Ces morceaux d'action particulièrement brutaux, excitants et inventifs, alternent avec des passages plus calmes comme 'Half an Equal' qui impose une atmosphère plus sombre et mystérieuse, nous renvoyant au côté contemplatif du 'Main Title', le morceau étant ici dominé par les cordes et les vents. 'Lonely Road' développe à son tour le thème et ses touches asiatiques de shakuhachi et du koto avec cordes et vents sombres qui semblent suggérer un avenir bien incertain pour Rick dans un pays et des coutumes qui lui sont totalement étrangers. 'Let's Talk' décrit alors les premières journées de Rick dans le dojo de Toru Yoshida. Goldsmith dévoile ici un petit thème plus léger et intimiste dans la scène où Rick s'adresse au jeune enfant et commence à se lier d'amitié avec lui. Les cordes, les vents ainsi que les harmonies se veulent plus chaleureux, dans un style presque nostalgique et vraiment très touchant, apportant un peu d'émotion à un score sombre et souvent agressif. On notera le côté plus suspense de 'Can't We do It?' avec ses cordes dissonantes dans la scène où Rick vole le sabre et se prépare à le donner à Hideo lorsque Toru et ses compagnons le rattrapent dans la rue, débouchant sur 'The Pit', l'un des plus sombres morceaux du score décrivant la scène où Rick, en guise de punition, est enterré dans le sol, son épreuve consistant à tenir le plus longtemps possible sans manger ni boire afin de se racheter de sa faute après du maître. Goldsmith accentue alors ici les cordes sombres et dissonantes et les sonorités plus graves et parfois étranges qui expriment les tourments physiques et mentaux de Rick durant cette éprouvante épreuve, jusqu'à un final plus agressif lorsque Rick craque au bout de 5 jours.

Après cette longue séquence dans le dojo, on retourne dans le domaine de l'action avec le sombre 'Double Cross', tandis que le compositeur nous offre un bref interlude asiatique dans 'Bamboo Forest' pour la scène où Rick s'entraîne au maniement du katana dans la forêt de bambous. La dernière partie du film débute enfin avec 'The Traitor' pour la scène où l'un des compagnons de Yoshida le trahit et fait rentrer des hommes d'Hideo dans le dojo, débouchant sur une première confrontation sanglante et un nouveau morceau d'action massif typique de Goldsmith. 'Stay With Me' se veut plus chaleureux et intime lorsque Rick fait l'amour avec Akiko, le thème japonais se transformant ici à l'occasion en somptueux 'Love Theme' pour cordes et vents, un thème romantique traversé d'une certaine mélancolie quasiment nostalgique.

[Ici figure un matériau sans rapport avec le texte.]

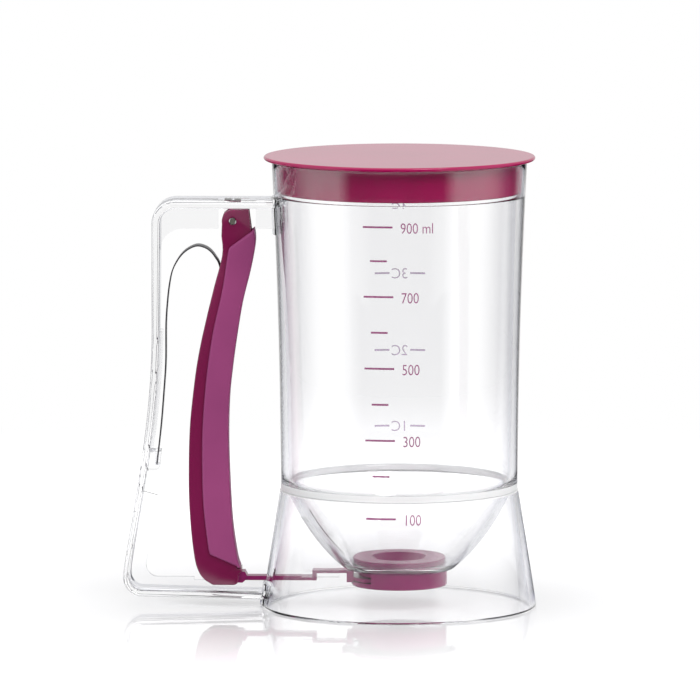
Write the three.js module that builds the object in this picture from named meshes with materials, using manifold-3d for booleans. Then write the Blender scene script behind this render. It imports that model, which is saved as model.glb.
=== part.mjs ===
// Pancake batter dispenser: a clear measuring cup with a funnel floor stands in a conical skirt.
// Squeezing the lever in the clear handle pulls a rod, and the rod draws a flat gate off the outlet.
// Millimetres, +Z up, the handle towards -X, the surface it stands on at z = 0.

import * as THREE from 'three';
import { mergeVertices } from 'three/addons/utils/BufferGeometryUtils.js';
import Module from 'manifold-3d';

const wasm = await Module();
wasm.setup();

// Clearances and mesh detail
const fitGap = 0.3;
const cutOverrun = 3;
const weldTolerance = 1e-4;
const roundSegments = 64;
const valveSegments = 48;
const pinSegments = 16;
const wallSteps = 6;
const bowlSteps = 8;
const barSteps = 18;
const cornerSteps = 6;
const leverSteps = 12;
const springSteps = 34;

// Cup
const cupRimRadius = 53;
const cupBodyHeight = 136.8;
const cupFlarePower = 1.9;
const cupFootBore = 46.3;
const cupShoulderBore = 48.7;
const rimSeatFloor = 14.3;
const rimSeatWall = 1;
const rimSeatFlare = 0.7;
const bowlWall = 2.4;
const bowlShoulder = 2.6;
const bowlFootRadius = 23.4;
const bowlBulgeShares = [0.66, 0.4];
const bowlFloor = 2.3;
const bowlSeamDrop = 3.5;
const collarLipDrop = 0.9;
const collarLipWall = 1.4;
const guideThickness = 1.8;
const guideReachShare = 0.819;
const guideInset = 0.6;

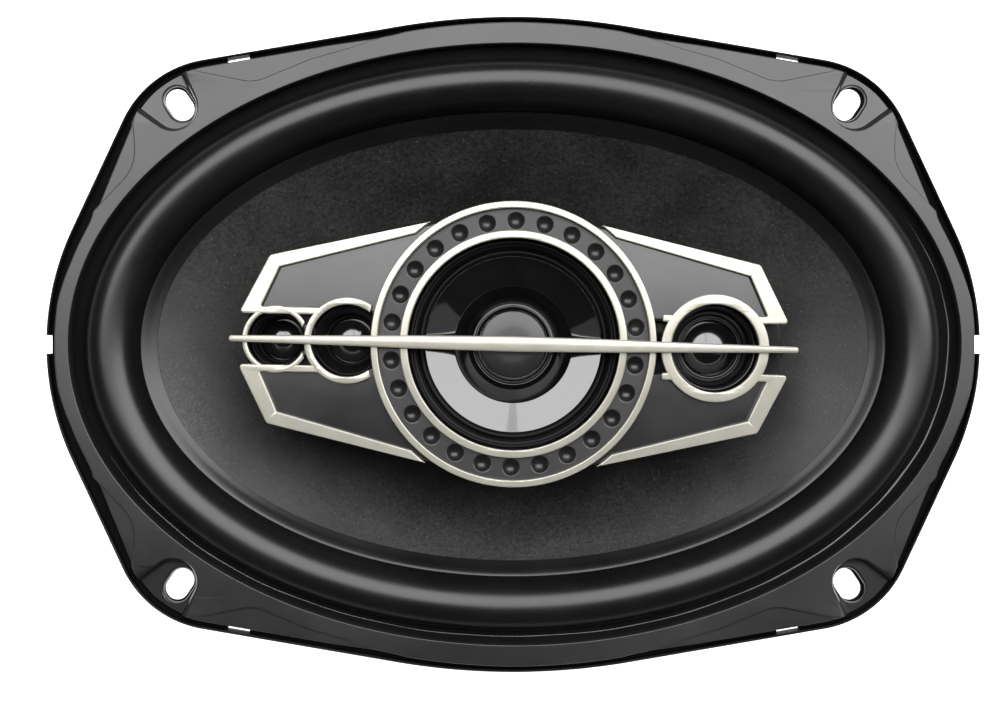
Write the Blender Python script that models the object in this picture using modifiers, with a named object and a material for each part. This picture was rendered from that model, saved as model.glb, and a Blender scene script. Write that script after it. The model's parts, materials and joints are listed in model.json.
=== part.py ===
"""Five-way coaxial car speaker for a 6 x 9 inch cut-out, lying on the back of its magnet.

The origin is the centre of the yoke's back face. +Z points at the listener, +X along the
speaker's long side and +Y along its short side. Every size below is in millimetres, and
the builders turn millimetres into Blender's metres.
"""

import math

import bmesh
import bpy
from mathutils import Matrix

MM = 0.001
GAP = 0.3  # clearance between two solids that touch on the real speaker
WELD = 1e-6  # metres; merges points that coincide
AXIS_MERGE = 0.00005  # metres; closes a turned shape on its axis
PAST = 5.0  # how far a cutter runs past the face it opens

# Overall size and outline: four quadrants of end arc, corner arc and side arc.
LENGTH = 235.0
WIDTH = 165.0
END_ARC_RADIUS = 68.4
END_ARC_STOP = 25.0  # degrees, where the end arc meets the straight run to the corner
CORNER_ARC_CENTRE = (73.8, 45.0)
CORNER_ARC_RADIUS = 27.0
SIDE_ARC_RADIUS = 173.4
SIDE_ARC_START = 80.3
SCREW_X = 84.3
SCREW_Y = 60.6
SCREW_SLOT_WIDTH = 5.9
SCREW_SLOT_LENGTH = 8.4
SCREW_SLOT_ANGLE = 56.0  # the slots point at the centres of the corner arcs

# Motor, from the back up.
YOKE_RADIUS = 45.0
YOKE_PLATE_TOP = 6.0
POLE_RADIUS = 15.9
POLE_TOP = 29.5
SHANK_BORE_RADIUS = 5.3
COUNTERBORE_RADIUS = 11.0
COUNTERBORE_DEPTH = 9.0
WIRE_SLOT_WIDTH = 5.0
WIRE_SLOT_DEPTH = 2.5
MAGNET_RADIUS = 48.0
MAGNET_BORE_RADIUS = 22.0
MAGNET_THICKNESS = 17.0
TOP_PLATE_THICKNESS = 5.0
TOP_PLATE_BORE_RADIUS = 18.4
MAGNET_BOTTOM = YOKE_PLATE_TOP + GAP
MAGNET_TOP = MAGNET_BOTTOM + MAGNET_THICKNESS
TOP_PLATE_BOTTOM = MAGNET_TOP + GAP
TOP_PLATE_TOP = TOP_PLATE_BOTTOM + TOP_PLATE_THICKNESS

# Basket.
BASKET_STEEL = 1.0
BASKET_FLOOR = TOP_PLATE_TOP + GAP + BASKET_STEEL / 2
SPIDER_LEDGE = 45.0
FLANGE_BOTTOM = 78.0
FLANGE_TOP = 79.2
LIP_TOP = 81.6
LIP_THICKNESS = 0.7
BOWL_MOUTH = (108.2, 72.2)
BASKET_RAYS = 56
BASKET_CUP = (40.5, 43.5, 44.5)  # radii: edge of the flat floor, foot and top of the cup
SPIDER_LEDGE_EDGE = 51.5
WALL_FOOT = (54.0, 53.0, 48.0)  # half axes and height where the ribbed wall starts
WALL_HEAD_Z = 77.0
WALL_HEAD_INSET = 1.2
WINDOW_PERIOD = 4  # rays from one rib to the next; the last of them is the rib
WINDOW_SHARES = (0.18, 0.80)  # where up the wall the windows start and stop
SLIT_CENTRE = (69.3, 71.8)
SLIT_SIZE = (5.6, 1.0)
SLIT_ANGLE = -9.7
RIVET_CIRCLE = 31.0
RIVET_SHANK_RADIUS = 2.0
RIVET_HEAD_RADIUS = 3.8
RIVET_HEAD_HEIGHT = 1.3

# Gasket, surround and cone.
GASKET_INNER = (112.6, 76.0)
GASKET_OUTER_INSET = 1.1
GASKET_BOTTOM = FLANGE_TOP + GAP
GASKET_TOP = 83.8
POCKET_FLOOR = 81.4
POCKET_WIDTH = 12.0
POCKET_LENGTH = 40.0  # long enough to run out through the gasket's edge
POCKET_END = 2.4  # from the slot's inner end to the pocket's
GASKET_SLOT_MARGIN = 0.9  # how much longer and wider its slots are than the flange's
SURROUND_RAYS = 36
SURROUND_THICKNESS = 0.7
SURROUND_OUTER = (112.3, 75.7)
ROLL_OUTER = (108.1, 72.2)
ROLL_INNER = (94.3, 58.8)
SURROUND_INNER = (90.4, 55.0)
ROLL_HEIGHT = 6.2
CONE_RIM = (92.0, 57.0)
CONE_NECK_RADIUS = 17.6
CONE_NECK_Z = 49.8
CONE_RIM_Z = 77.2
CONE_THICKNESS = 0.6
CONE_FLARE = 1.08  # 1 would be a straight-sided cone

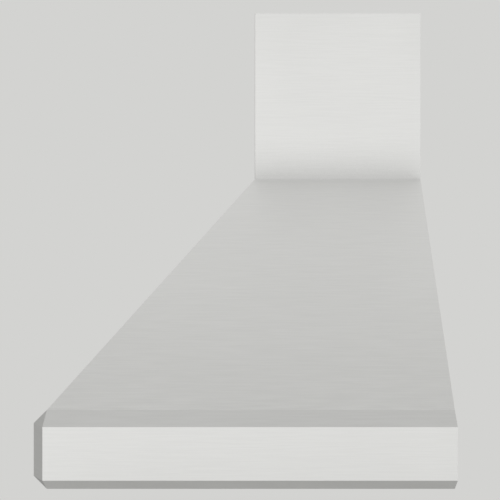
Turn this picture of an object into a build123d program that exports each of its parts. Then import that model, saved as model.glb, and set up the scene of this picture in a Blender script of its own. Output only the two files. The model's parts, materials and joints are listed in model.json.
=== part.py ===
from build123d import *
import os
from math import acos, cos, degrees, hypot, radians, sin, sqrt

os.makedirs("parts", exist_ok=True)

# Wall-mount range hood, in millimetres.
# X runs along the wall, Y = 0 is the wall face with the hood at negative Y, Z = 0 is the bottom rim.

# Outer form
hood_width = 914.4
hood_depth = 609.6
canopy_height = 457.2
band_flat = 76.2
edge_chamfer = 19.05
cover_width = 304.8
cover_depth = 304.8
cover_height = 304.8

# Sheet stock and the gaps it is fitted with
sheet = 1.2
light_sheet = 1.0
filter_sheet = 0.8
bend = 2.0
seat_gap = 0.2

# Screws and rivets
rivet_radius = 1.9
screw_head_radius = 3.5
screw_head_height = 2.0
screw_tip = 3.0
rivet_head_height = 1.4
rivet_tail_radius = 3.0
rivet_tail_height = 1.2

# Inward rim round the underside
rim_width = 22.0
rim_lip = 12.0

# Holes toward the wall
stud_spacing = 406.4
stud_rows = (92.0, 312.0)
stud_hole_radius = 4.0
keyhole_spacing = 228.6
keyhole_height = 280.0
keyhole_radius = 7.0
keyhole_slot_radius = 3.2
keyhole_rise = 14.0
knockout_radius = 11.1

# Duct cover and the strip that holds it
cover_bend = 1.2
cover_return = 16.0
cover_foot = 14.0
strip_height = 30.0
strip_drop = 15.0
strip_hole_spacing = 160.0
strip_hole_radius = 3.0
cover_screw_rows = (60.0, 245.0)

# Duct collar with its damper
collar_radius = 101.0
collar_wall = 0.9
collar_height = 62.0
collar_flange = 15.0
collar_from_wall = 152.4
rivet_count = 6
damper_height = 38.0
stop_depth = 1.5
stop_width = 8.0
rod_radius = 2.0
rod_clearance = 0.08
knuckle_count = 6
knuckle_pitch = 30.0
knuckle_length = 24.0
knuckle_wall = 1.2
flap_sheet = 0.8
flap_gap = 2.0

# Blower
wheel_radius = 85.0
wheel_inner_radius = 71.0
wheel_half_width = 62.0
blade_count = 30
blade_sheet = 0.9
blade_curl = 5.5
ring_sheet = 1.5
hub_radius = 12.0
hub_length = 24.0
blower_from_wall = 210.0
blower_height = 250.0
scroll_half_width = 70.0
scroll_start_radius = 95.0
scroll_step = 13.0
scroll_rise = 115.0
tongue_angle = 60.0
inlet_radius = 66.0
inlet_bell = 6.0
side_crimp = 4.0
shaft_radius = 4.0
shaft_end = 16.0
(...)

La confrontation finale débute avec 'Surprise Visitor/Forced Entry' lorsque Toru et Rick infiltrent le Q.G. d'Hideo pour lui régler définitivement son compte. Le morceau alterne brillamment entre action et suspense dans un véritable jeu du chat et de la souris où les sursauts de percussions agressives et de rythmes syncopés sont légions, débouchant sur un ultime morceau d'action totalement frénétique et particulièrement violent lorsque Rick affronte lui-même Hideo dans l'excitant 'As You Wish', suivi d'une ultime reprise du thème principal dans un 'End Title' plus serein.

'The Challenge' est un énième score d'action d'une efficacité redoutable signé Jerry Goldsmith, qui, en 1982, était à l'aube d'une série de grandes partitions d'action telles que 'First Blood', 'Rambo II', 'Extreme Prejudice', 'Total Recall', etc. Avec 'The Challenge', Jerry Goldsmith s'impose une fois encore comme un grand maître des musiques d'action frénétiques et des déchaînements orchestraux virtuoses, donnant comme d'habitude beaucoup de fil à retordre à ses interprètes. La musique apporte une certaine richesse au film, car, malgré un scénario assez linéaire et une mise en scène plutôt plate et parfois ennuyeuse, la musique arrive à nous convaincre parfaitement de la crédibilité de ce 'challenge' sans merci entre deux frères ennemis dans un Japon à la fois traditionnel et moderne. Le score de Goldsmith apporte son lot d'action et de suspense au film de John Frankenheimer avec un véritable souci d'orchestration exemplaire et une inventivité typique du Goldsmith de la fin des années 70 et du début des années 80. A noter que, pour une fois, le compositeur n'utilise ici aucun élément électronique, préférant avoir recours à une instrumentation acoustique plus étoffée. Pour Goldsmith, le 'challenge' aura donc été de concilier l'aspect à la fois asiatique et occidental dans un même score. A l'écoute de la musique dans le film, on peut dire que son but a finalement été atteint, car, même si 'The Challenge' n'est pas l'un des grands chef-d'oeuvres du maestro, il n'en demeure pas moins un score d'action exemplaire qui nous prouve une fois de plus toute l'immensité du regretté compositeur californien qui aura décidément tant apporté au cinéma hollywoodien!